Los talleres de las escuelas cumplen una función integradora. Hay cursos de carpintería, donde los alumnos hacen puertas y ventanas, o de costura, donde las chicas cosen vestidos o banderas. Los ingresos que logran con su venta son para auto financiarse. "Por ahora no es mucho lo que conseguimos", confiesa Mohamed, "porque dependemos por completo de la ayuda internacional, pero la idea es esa". Mientras tanto, cumplen con su cometido creando sentimientos de confianza y autonomía en sus usuarios para cuando les llegue la hora de comenzar a trabajar.
El tiempo libre escasea. Además de las actividades educativas, dentro de varias semanas se celebrará, como todos los años, el Sahara Marathon, un acontecimiento en el que también colaboran las escuelas de educación especial. En ediciones anteriores, varios de los alumnos corrieron acompañando a los atletas.

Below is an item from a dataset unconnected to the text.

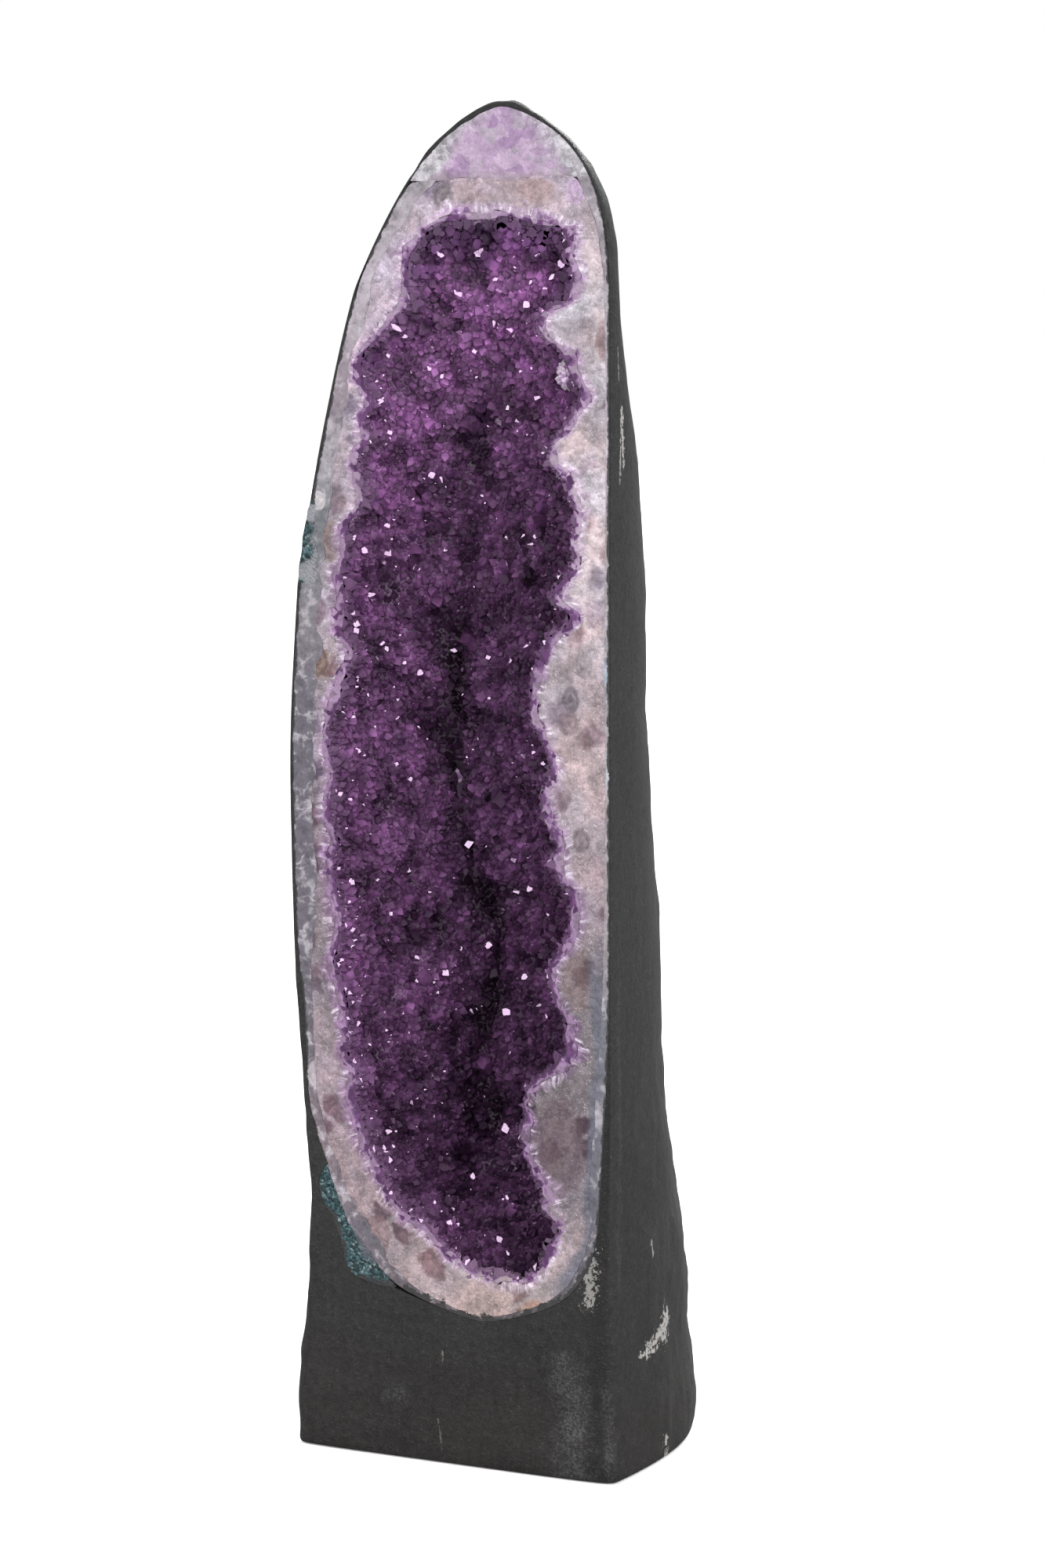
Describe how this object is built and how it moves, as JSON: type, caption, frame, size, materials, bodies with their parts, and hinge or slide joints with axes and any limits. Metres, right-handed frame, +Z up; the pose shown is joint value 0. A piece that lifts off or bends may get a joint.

El té comienza a hervir, y Lembrabit lo reparte lentamente entre varios vasos, volcando el líquido una y otra vez. Por un momento, se hace el silencio en la habitación. Paisano saborea su té dando pequeños sorbos. El sonido de su teléfono móvil interrumpe el descanso. Se levanta y lentamente, comienza colocarse el turbante de nuevo. Varios cooperantes acuden al campamento para realizar un curso de formación para el profesorado, y tiene que ir a buscarlos. "Cómo ves, esto es un no parar", se disculpa antes de salir. "Siempre queda trabajo por hacer".